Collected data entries
▬▬▬▬▬▬
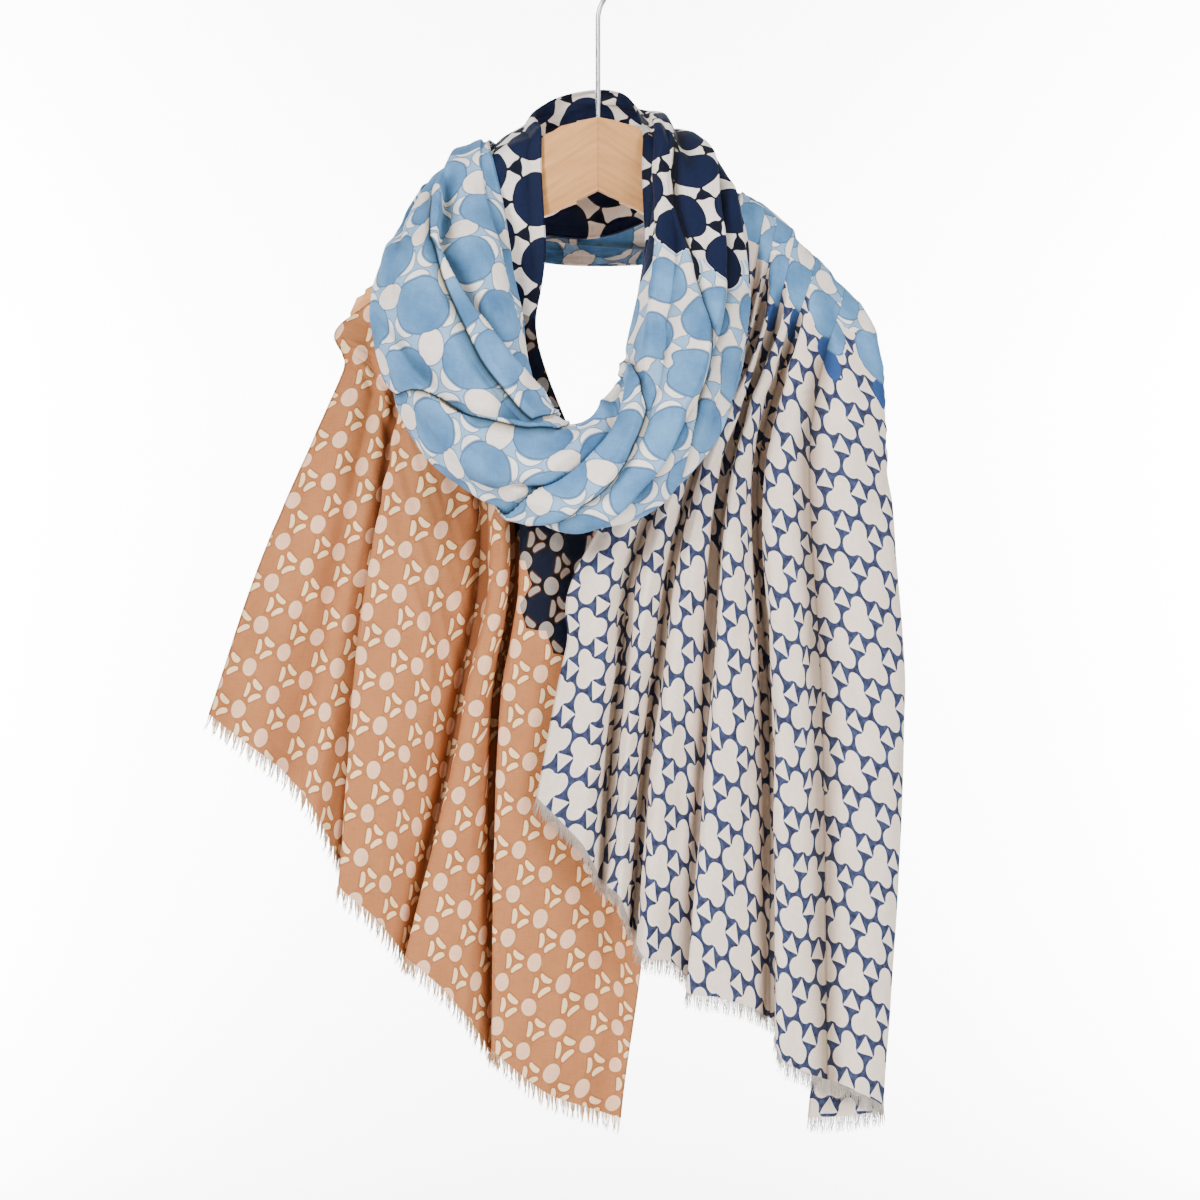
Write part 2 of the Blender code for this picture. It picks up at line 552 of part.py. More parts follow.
def hanger_hook():
    line = hook_line()
    count = len(line)
    points = []
    for k, (x, z) in enumerate(line):
        back = line[max(0, k - 1)]
        ahead = line[min(count - 1, k + 1)]
        way = unit(np.array([ahead[0] - back[0], ahead[1] - back[1]]))
        radius = WIRE_RADIUS
        for j in range(WIRE_SIDES):
            angle = 2 * math.pi * j / WIRE_SIDES
            out = radius * math.cos(angle)
            points.append((x + way[1] * out, radius * math.sin(angle), z - way[0] * out))
    end_x, end_z = line[-1]
    way = unit(np.array([end_x - line[-2][0], end_z - line[-2][1]]))
    points.append((end_x + way[0] * 1.2, 0.0, end_z + way[1] * 1.2))
    faces = [tuple(range(WIRE_SIDES))]
    for i in range(count - 1):
        for j in range(WIRE_SIDES):
            a = i * WIRE_SIDES + j
            b = i * WIRE_SIDES + (j + 1) % WIRE_SIDES
            faces.append((a, a + WIRE_SIDES, b + WIRE_SIDES, b))
    base = (count - 1) * WIRE_SIDES
    for j in range(WIRE_SIDES):
        faces.append((base + j, len(points) - 1, base + (j + 1) % WIRE_SIDES))
    return add_body("hanger_hook", points, faces, "hook_metal", 50)


hanger_body()
hanger_hook()

CLOTH_LOOK = {
    "cloth_tail_left": "cloth_orange",
    "cloth_neck_wrap": "cloth_navy",
    "cloth_front_loop": "cloth_sky",
    "cloth_back_wrap": "cloth_sky_back",
    "cloth_tail_right": "cloth_clover",
}
for name, first, last, across, along in STRETCHES:
    grid, normals = cloth_grid(first, last, across, along)
    at_start = 0.0 if first == 0 else SEAM_GAP / 2
    at_end = 0.0 if name == "cloth_tail_right" else SEAM_GAP / 2
    thick_sheet(name, grid, normals, CLOTH_THICK, CLOTH_LOOK[name], at_start, at_end)

LEFT_ACROSS = STRETCHES[0][3]
RIGHT_ACROSS = STRETCHES[-1][3]
RIGHT_HEM = float(STRETCHES[-1][2])
fringe("fringe_left", 0.0, SLOPE_STEP, LEFT_ACROSS, "fringe_cream")
fringe("fringe_right", RIGHT_HEM, RIGHT_HEM - SLOPE_STEP, RIGHT_ACROSS, "fringe_pale")
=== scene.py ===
# %% [markdown]
# # A printed stole on a coat hanger
#
# This lesson dresses one object: a light printed stole, wound once round a plain coat hanger,
# with both tails hanging in front. The solids of the object already exist. They come in as a
# fixed frame in metres, with the front facing -Y and the origin under the hook's crook. Here
# each of them gets the surface that the eye sees: thin cloth with folds, a print, a frayed
# edge, pale wood and bright wire.
#
# The work goes from large to small. The stage comes first, then the form of the cloth, its
# creases, the print, the fringe, and at last the hanger.

# %% Load the frame
import math

import bmesh
import bpy
import numpy as np
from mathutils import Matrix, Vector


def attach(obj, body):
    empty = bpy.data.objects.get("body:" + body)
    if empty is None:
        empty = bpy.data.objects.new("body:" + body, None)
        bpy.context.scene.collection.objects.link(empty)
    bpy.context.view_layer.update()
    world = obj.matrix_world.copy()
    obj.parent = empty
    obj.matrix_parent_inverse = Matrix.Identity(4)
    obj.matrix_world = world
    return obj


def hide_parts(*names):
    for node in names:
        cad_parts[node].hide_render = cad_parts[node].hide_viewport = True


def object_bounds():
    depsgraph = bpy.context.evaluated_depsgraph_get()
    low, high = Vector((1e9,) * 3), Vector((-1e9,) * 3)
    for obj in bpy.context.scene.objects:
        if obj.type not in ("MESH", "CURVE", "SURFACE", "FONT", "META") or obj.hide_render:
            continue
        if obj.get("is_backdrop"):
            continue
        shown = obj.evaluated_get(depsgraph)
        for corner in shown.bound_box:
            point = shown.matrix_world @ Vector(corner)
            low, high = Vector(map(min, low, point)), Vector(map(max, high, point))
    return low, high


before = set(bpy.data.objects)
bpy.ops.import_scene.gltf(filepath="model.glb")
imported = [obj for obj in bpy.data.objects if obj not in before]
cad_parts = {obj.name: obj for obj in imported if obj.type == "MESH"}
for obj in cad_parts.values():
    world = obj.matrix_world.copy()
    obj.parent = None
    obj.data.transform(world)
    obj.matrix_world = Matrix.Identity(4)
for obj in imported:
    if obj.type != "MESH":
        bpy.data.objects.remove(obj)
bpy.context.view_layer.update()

print("nodes:", ", ".join(sorted(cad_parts)))


# %% Short words for objects and finishes
def placed(name, data):
    """New object at the origin that shows a mesh, a lamp or a lens."""
    thing = bpy.data.objects.new(name, data)
    bpy.context.scene.collection.objects.link(thing)
    return thing


def new_finish(name, **settings):
    """New material and its shader, with constants on the shader's own sockets."""
    made = bpy.data.materials.new(name)
    made.use_nodes = True
    shader = made.node_tree.nodes["Principled BSDF"]
    for setting, value in settings.items():
        shader.inputs[setting.replace("_", " ")].default_value = value
    return made, shader


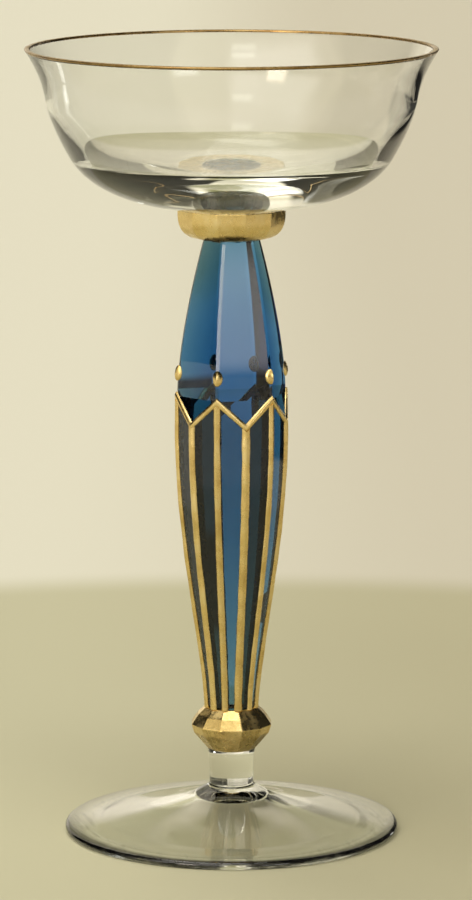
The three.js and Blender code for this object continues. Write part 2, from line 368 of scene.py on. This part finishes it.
▬▬▬▬▬▬
### Your goal
Everything from the line containing "cad_parts[node].hide_render = cad_parts[node].hide_viewport" down to the line containing "obj.data.transform(world)" should be retyped exactly, both lines included, and nothing more.

### Exercise output
        cad_parts[node].hide_render = cad_parts[node].hide_viewport = True


def object_bounds():
    depsgraph = bpy.context.evaluated_depsgraph_get()
    low, high = Vector((1e9,) * 3), Vector((-1e9,) * 3)
    for obj in bpy.context.scene.objects:
        if obj.type not in ("MESH", "CURVE", "SURFACE", "FONT", "META") or obj.hide_render:
            continue
        if obj.get("is_backdrop"):
            continue
        shown = obj.evaluated_get(depsgraph)
        for corner in shown.bound_box:
            point = shown.matrix_world @ Vector(corner)
            low, high = Vector(map(min, low, point)), Vector(map(max, high, point))
    return low, high


before = set(bpy.data.objects)
bpy.ops.import_scene.gltf(filepath="model.glb")
imported = [obj for obj in bpy.data.objects if obj not in before]
cad_parts = {obj.name: obj for obj in imported if obj.type == "MESH"}
for obj in cad_parts.values():
    world = obj.matrix_world.copy()
    obj.parent = None
    obj.data.transform(world)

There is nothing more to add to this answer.